My Rancilio Silvia has begun to leak over the last 3 or so weeks. The leak only occurs when pulling shots and when under pressure, and seems to come from somewhere between the spray shield and grouphead. Changing the gasket in the grouphead hasn't helped, and I keep it reasonably clean. You can see what the leak looks like in the video below.

Any ideas for what might be causing the leak and why?

Note that I modified the Silvia by adding an Auber PID about a year ago.


----------



## MediumRoastSteam (Jul 7, 2015)

@BeansBeansBeans - have you opened the machine up to see where the leak is coming from? Looks like it's inside?


----------



## El carajillo (Mar 16, 2013)

Unplug from the power and do not use until you find out exactly where the leak is from, failure to do this could result in a shock and damaging electrical / electronic components.

As above. open it up and find out.


----------



## 28267 (Dec 8, 2020)

@BeansBeansBeans - as others have said don't use with that much water spraying around inside.
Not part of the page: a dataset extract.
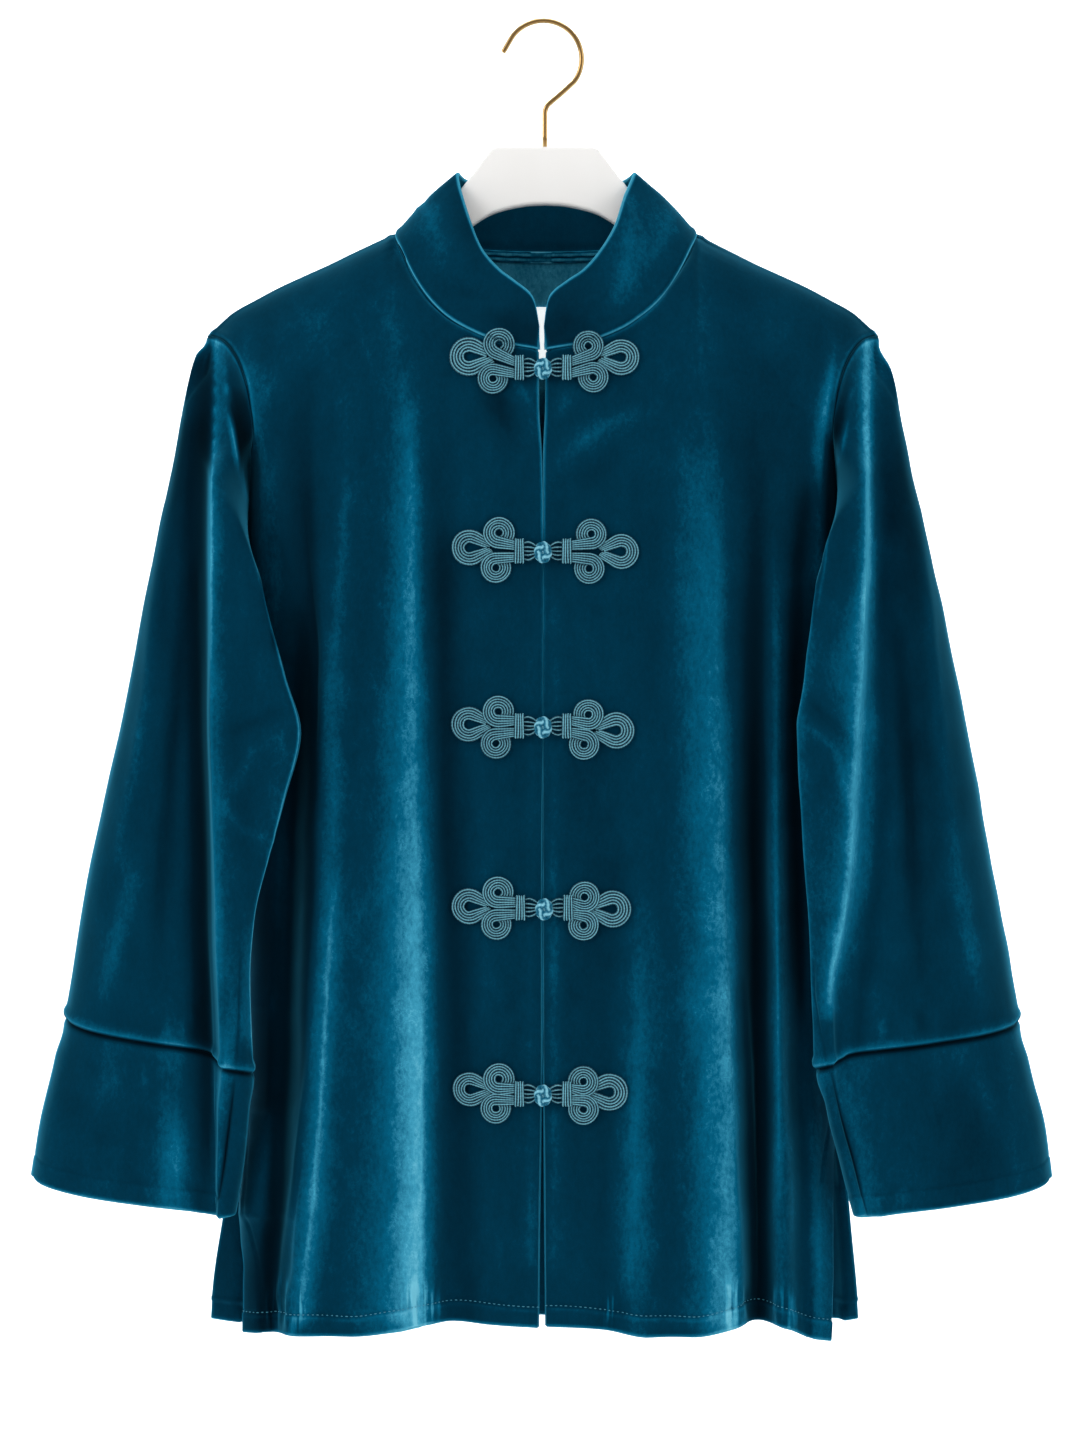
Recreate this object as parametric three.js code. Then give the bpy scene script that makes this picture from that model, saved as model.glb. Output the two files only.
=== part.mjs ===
// Velvet stand-collar jacket with five frog closures on a shaped hanger.  Millimetres, +Z up, front toward -Y.
// The origin is where a rail bears inside the hook.  side -1 is the wearer's right (x < 0), +1 the wearer's left.
import * as THREE from 'three';
import { mergeVertices } from 'three/addons/utils/BufferGeometryUtils.js';

// ---------------------------------------------------------------- main sizes
const CLOTH = 1.8;          // pile, ground and fusing together
const GAP = 0.3;            // between pieces at a seam
const UNDERARM_Z = -395;
const VENT_Z = -717;
const NECK_HALF = 101.5, NECK_MID = 1.9;   // half the neck seam, side to side, and its middle
const FRONT_DEPTH = 57, BACK_DEPTH = 44;
const V3 = (x, y, z) => new THREE.Vector3(x, y, z);
const lerp = (a, b, t) => a + (b - a) * t;
const clamp = (t) => Math.min(1, Math.max(0, t));
const smooth = (a, b, v) => { const t = clamp((v - a) / (b - a)); return t * t * (3 - 2 * t); };

// Monotone cubic through a table's rows; the first named column is the one looked up.
function track(names, rows) {
  const asc = rows[0][0] < rows[rows.length - 1][0] ? rows : [...rows].reverse();
  const xs = asc.map((r) => r[0]);
  const out = {};
  names.slice(1).forEach((name, k) => {
    const ys = asc.map((r) => r[k + 1]), n = xs.length;
    const d = xs.slice(1).map((x, i) => (ys[i + 1] - ys[i]) / (x - xs[i]));
    const m = xs.map((_, i) => (i === 0 ? d[0] : i === n - 1 ? d[n - 2] : d[i - 1] * d[i] <= 0 ? 0 : 2 * d[i - 1] * d[i] / (d[i - 1] + d[i])));
    out[name] = (x) => {
      if (x <= xs[0]) return ys[0];
      if (x >= xs[n - 1]) return ys[n - 1];
      let i = 0;
      while (x > xs[i + 1]) i++;
      const h = xs[i + 1] - xs[i], t = (x - xs[i]) / h, u = 1 - t;
      return ys[i] * u * u * (1 + 2 * t) + ys[i + 1] * t * t * (1 + 2 * u) + h * m[i] * t * u * u - h * m[i + 1] * t * t * u;
    };
  });
  return out;
}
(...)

Unplug and pop the top off, hopefully you can see where the water is coming from.

The parts diagrams for Silvia should give you a good idea on where the issue is. Thoughts:

Split/damaged/loose OPV pipe.

Same for pump to tank pipe.

Seal between boiler and group.

Seal for three way valve.

From the amount of water it should be easy to spot with the machine off. As you've put the PID in recently checking the pipes didn't get knocked would be the first thing I'd look at.

Once found and fixed let the machine dry out before using again. When connecting after repair ensure it is via an RCD protected circuit to protect yourself and the machine in-case there are any faults after the water.


----------



## BeansBeansBeans (Jun 14, 2021)

Thanks for the advice all. I'll stop using the machine until the leak has been properly sorted out.

I do have another recording (from several days ago) with the top cover removed that may yield some clues. See attached video. It looks to be coming from the steam valve, but I can't be sure.

@AdG - Thanks for the pointers here. I'll investigate each of these. Good tip about the RCD; I've confirmed that I'm on an RCD protected circuit.


----------



## El carajillo (Mar 16, 2013)

Coming from the nut/ joint near the shake-proof washer. Separate all components and check for sealing washers or cone joints.

Clean joints, use PTFE tape on threaded joints check / renew washer /"O'' ring seals.Take care when fitting steam knob that you do not rotate the joint and loosen the joints. Have you removed the steam knob before ?? possibly loosened the joint in the process ?

I would remove all of the 'fluffy' insulation as it will hold moisture and cover / hide leaks in the future. As insulation I doubt it has much effect!!


----------



## BeansBeansBeans (Jun 14, 2021)

*Update:*

Leak was coming from the 3-way solenoid valve. Replacing the two o-rings (no longer creating a good seal) with new ones did the trick.

Thanks for the help all.


----------